-- WHAT THE TASK ASKS --
Transcribe only the lines of the listing below from the one holding "Reconstruct the object" through the one holding "import Module from", inclusive, without any change.

-- RAW RECORDS --
++++
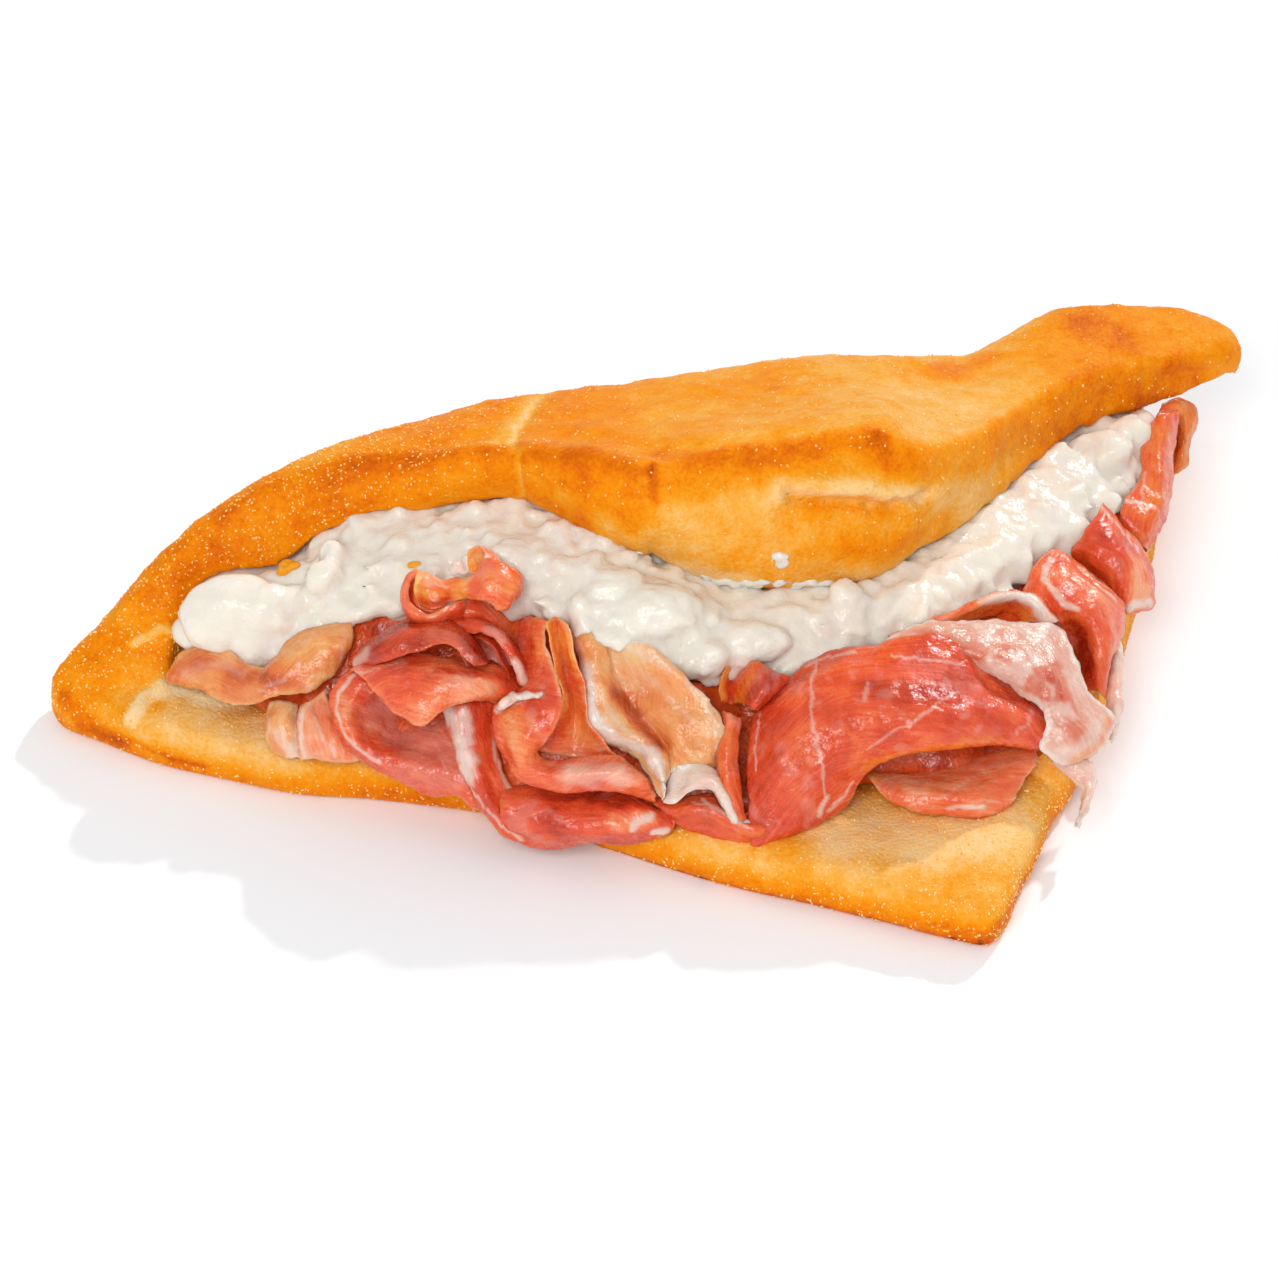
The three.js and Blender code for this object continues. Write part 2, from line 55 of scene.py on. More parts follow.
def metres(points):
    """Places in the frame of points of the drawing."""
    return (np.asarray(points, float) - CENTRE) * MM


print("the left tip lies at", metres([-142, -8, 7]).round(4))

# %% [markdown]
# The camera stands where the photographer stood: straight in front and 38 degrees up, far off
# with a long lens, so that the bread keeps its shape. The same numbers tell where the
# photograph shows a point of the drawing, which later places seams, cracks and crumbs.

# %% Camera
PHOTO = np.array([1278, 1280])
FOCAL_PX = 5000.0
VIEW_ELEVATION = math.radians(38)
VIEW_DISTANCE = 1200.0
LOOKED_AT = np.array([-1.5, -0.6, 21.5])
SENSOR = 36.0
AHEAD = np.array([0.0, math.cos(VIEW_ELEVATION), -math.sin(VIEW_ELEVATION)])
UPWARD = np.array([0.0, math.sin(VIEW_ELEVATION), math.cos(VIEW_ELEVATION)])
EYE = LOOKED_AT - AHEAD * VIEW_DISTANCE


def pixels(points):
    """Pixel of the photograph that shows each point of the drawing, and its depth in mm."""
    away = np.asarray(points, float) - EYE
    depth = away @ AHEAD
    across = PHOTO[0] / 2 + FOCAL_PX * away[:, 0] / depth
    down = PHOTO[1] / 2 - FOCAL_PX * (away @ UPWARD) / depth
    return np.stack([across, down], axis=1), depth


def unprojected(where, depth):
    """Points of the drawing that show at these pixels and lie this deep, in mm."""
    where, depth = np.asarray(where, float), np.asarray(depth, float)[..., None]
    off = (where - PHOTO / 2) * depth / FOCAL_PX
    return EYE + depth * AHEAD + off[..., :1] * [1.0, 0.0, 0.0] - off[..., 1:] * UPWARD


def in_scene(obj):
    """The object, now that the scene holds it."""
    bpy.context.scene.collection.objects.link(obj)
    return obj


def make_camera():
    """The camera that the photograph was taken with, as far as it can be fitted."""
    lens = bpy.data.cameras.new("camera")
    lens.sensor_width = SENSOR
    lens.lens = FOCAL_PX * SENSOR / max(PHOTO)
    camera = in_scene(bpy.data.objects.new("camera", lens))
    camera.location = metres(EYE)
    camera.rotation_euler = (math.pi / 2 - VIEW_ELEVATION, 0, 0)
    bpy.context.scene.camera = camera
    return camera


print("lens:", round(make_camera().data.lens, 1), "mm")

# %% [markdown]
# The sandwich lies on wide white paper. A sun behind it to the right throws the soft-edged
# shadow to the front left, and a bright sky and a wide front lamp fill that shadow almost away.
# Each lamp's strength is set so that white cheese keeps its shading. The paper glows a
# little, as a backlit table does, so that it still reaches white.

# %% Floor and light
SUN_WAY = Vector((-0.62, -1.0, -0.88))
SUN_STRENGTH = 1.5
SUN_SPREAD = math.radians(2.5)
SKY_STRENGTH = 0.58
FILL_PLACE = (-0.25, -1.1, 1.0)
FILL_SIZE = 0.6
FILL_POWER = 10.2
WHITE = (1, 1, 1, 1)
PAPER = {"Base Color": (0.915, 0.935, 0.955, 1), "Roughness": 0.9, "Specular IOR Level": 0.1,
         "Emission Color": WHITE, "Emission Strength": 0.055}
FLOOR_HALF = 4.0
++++
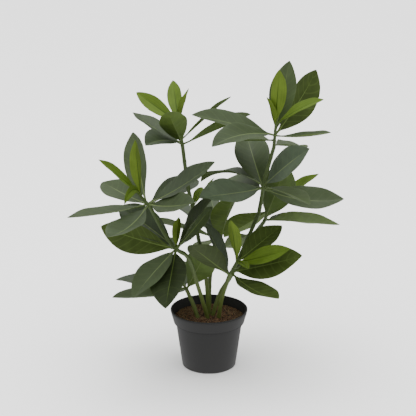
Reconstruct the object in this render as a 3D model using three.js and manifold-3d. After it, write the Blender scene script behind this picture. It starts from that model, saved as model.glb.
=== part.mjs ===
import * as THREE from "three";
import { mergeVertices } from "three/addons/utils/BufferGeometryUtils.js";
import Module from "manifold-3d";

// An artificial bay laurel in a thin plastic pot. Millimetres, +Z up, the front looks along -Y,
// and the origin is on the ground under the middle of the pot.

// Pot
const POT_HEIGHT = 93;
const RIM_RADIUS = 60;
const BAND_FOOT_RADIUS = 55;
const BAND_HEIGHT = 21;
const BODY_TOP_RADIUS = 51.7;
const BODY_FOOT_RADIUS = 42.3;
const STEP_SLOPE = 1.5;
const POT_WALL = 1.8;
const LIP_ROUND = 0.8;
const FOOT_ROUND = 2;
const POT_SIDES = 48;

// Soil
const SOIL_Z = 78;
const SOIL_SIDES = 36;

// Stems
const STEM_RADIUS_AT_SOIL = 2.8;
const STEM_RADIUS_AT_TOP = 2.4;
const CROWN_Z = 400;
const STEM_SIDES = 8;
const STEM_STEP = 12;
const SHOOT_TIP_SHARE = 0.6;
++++
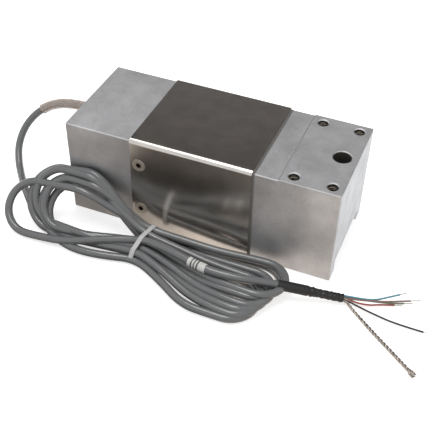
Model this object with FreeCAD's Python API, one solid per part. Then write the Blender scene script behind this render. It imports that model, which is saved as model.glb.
++++
-- THE ANSWER --
Reconstruct the object in this render as a 3D model using three.js and manifold-3d. After it, write the Blender scene script behind this picture. It starts from that model, saved as model.glb.
=== part.mjs ===
import * as THREE from "three";
import { mergeVertices } from "three/addons/utils/BufferGeometryUtils.js";
import Module from "manifold-3d";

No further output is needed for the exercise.